WRITTEN INSTRUCTION → Below are some records. Copy every line in them that holds "handed".

=== EXCERPTED RECORDS ===

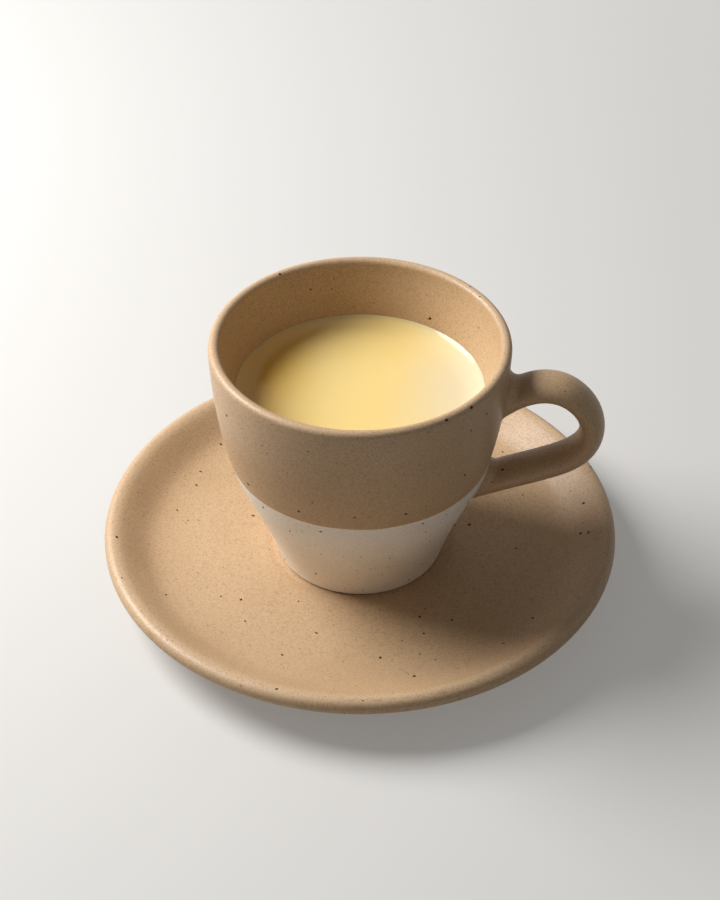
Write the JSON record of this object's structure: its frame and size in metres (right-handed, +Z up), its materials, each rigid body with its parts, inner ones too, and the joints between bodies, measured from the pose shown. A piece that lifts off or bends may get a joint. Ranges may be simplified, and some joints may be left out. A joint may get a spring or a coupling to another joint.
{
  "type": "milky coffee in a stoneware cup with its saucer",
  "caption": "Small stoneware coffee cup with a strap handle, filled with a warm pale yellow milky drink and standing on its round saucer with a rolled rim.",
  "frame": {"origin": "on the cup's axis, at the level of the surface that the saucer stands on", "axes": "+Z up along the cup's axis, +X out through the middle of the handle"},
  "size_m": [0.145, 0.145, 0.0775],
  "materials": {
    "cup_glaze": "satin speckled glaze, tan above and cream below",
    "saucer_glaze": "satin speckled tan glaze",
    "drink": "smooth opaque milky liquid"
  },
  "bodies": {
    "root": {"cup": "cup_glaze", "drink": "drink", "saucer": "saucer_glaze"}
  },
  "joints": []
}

===
=== EXCERPTED RECORDS ===

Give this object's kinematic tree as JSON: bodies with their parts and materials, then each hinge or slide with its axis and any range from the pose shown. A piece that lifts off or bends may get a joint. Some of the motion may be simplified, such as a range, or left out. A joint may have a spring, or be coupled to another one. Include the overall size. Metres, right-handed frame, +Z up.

===
=== EXCERPTED RECORDS ===

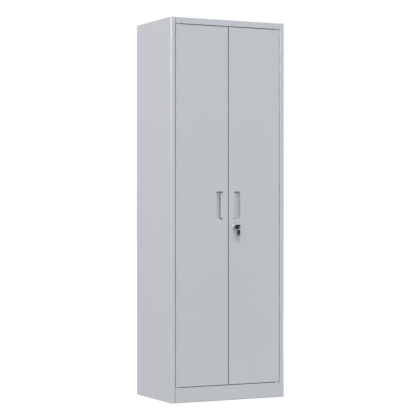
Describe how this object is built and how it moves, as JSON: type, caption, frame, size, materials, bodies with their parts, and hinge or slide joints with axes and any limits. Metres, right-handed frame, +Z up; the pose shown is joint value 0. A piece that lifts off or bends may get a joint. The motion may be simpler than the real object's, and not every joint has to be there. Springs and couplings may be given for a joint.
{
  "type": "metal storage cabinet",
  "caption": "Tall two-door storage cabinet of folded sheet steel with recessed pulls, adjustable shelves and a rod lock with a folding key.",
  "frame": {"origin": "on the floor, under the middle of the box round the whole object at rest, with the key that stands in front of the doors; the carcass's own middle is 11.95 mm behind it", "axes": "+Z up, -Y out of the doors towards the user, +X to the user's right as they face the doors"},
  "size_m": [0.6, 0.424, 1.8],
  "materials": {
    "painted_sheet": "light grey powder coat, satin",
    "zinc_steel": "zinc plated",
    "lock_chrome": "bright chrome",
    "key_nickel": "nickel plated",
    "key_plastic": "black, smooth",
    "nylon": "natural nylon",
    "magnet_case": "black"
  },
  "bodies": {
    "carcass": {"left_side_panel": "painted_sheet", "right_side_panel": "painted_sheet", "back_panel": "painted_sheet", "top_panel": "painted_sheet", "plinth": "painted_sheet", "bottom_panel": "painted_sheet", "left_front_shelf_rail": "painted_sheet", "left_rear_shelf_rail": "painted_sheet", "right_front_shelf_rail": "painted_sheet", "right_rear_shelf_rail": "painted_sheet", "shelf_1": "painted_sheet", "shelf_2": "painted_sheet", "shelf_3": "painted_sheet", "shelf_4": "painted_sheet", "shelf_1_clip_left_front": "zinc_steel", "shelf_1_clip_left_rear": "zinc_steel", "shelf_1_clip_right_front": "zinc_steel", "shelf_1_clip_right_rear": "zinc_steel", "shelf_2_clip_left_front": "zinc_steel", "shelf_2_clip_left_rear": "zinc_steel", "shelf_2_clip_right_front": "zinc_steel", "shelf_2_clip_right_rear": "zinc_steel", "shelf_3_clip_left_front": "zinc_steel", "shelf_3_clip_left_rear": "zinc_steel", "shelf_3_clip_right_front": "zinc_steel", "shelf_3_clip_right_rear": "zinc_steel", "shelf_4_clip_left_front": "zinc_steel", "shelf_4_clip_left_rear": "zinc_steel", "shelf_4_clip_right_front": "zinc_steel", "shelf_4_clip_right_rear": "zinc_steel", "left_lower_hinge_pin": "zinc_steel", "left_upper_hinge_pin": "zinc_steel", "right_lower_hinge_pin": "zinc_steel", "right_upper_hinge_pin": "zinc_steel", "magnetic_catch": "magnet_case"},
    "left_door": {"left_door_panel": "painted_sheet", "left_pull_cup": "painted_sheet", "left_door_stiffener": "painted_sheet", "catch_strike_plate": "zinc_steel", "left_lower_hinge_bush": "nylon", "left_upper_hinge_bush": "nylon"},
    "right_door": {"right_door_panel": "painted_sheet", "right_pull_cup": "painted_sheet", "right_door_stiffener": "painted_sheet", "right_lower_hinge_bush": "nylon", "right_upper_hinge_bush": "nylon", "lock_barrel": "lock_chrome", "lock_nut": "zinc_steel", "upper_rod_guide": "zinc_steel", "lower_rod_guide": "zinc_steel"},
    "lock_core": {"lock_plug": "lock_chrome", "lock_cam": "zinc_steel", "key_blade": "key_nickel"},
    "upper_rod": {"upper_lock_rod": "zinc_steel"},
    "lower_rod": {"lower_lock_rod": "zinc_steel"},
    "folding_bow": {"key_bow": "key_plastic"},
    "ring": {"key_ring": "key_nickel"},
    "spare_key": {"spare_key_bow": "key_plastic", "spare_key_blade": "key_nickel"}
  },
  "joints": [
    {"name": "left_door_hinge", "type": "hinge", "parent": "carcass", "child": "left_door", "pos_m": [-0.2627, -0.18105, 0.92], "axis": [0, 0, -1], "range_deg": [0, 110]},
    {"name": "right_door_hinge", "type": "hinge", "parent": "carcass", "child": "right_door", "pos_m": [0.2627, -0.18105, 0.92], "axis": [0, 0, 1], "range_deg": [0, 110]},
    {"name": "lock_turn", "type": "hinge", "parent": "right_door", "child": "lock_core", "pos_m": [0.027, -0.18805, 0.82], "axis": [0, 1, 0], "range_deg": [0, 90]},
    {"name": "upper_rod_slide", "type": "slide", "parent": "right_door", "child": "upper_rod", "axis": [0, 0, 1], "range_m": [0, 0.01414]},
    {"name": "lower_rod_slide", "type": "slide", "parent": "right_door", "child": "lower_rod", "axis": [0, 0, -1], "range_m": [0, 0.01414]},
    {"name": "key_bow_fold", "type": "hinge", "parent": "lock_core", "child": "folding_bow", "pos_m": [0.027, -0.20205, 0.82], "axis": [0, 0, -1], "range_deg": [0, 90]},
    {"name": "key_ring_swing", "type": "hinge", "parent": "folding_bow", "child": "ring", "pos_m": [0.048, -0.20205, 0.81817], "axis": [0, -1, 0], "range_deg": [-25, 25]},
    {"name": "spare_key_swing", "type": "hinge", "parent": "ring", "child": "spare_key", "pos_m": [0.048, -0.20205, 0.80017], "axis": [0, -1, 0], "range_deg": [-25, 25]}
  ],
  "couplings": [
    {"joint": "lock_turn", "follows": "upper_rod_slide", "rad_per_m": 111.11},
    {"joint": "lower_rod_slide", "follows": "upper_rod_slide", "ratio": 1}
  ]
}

===

FINAL RESULT →
Write the JSON record of this object's structure: its frame and size in metres (right-handed, +Z up), its materials, each rigid body with its parts, inner ones too, and the joints between bodies, measured from the pose shown. A piece that lifts off or bends may get a joint. Ranges may be simplified, and some joints may be left out. A joint may get a spring or a coupling to another joint.
Give this object's kinematic tree as JSON: bodies with their parts and materials, then each hinge or slide with its axis and any range from the pose shown. A piece that lifts off or bends may get a joint. Some of the motion may be simplified, such as a range, or left out. A joint may have a spring, or be coupled to another one. Include the overall size. Metres, right-handed frame, +Z up.
Describe how this object is built and how it moves, as JSON: type, caption, frame, size, materials, bodies with their parts, and hinge or slide joints with axes and any limits. Metres, right-handed frame, +Z up; the pose shown is joint value 0. A piece that lifts off or bends may get a joint. The motion may be simpler than the real object's, and not every joint has to be there. Springs and couplings may be given for a joint.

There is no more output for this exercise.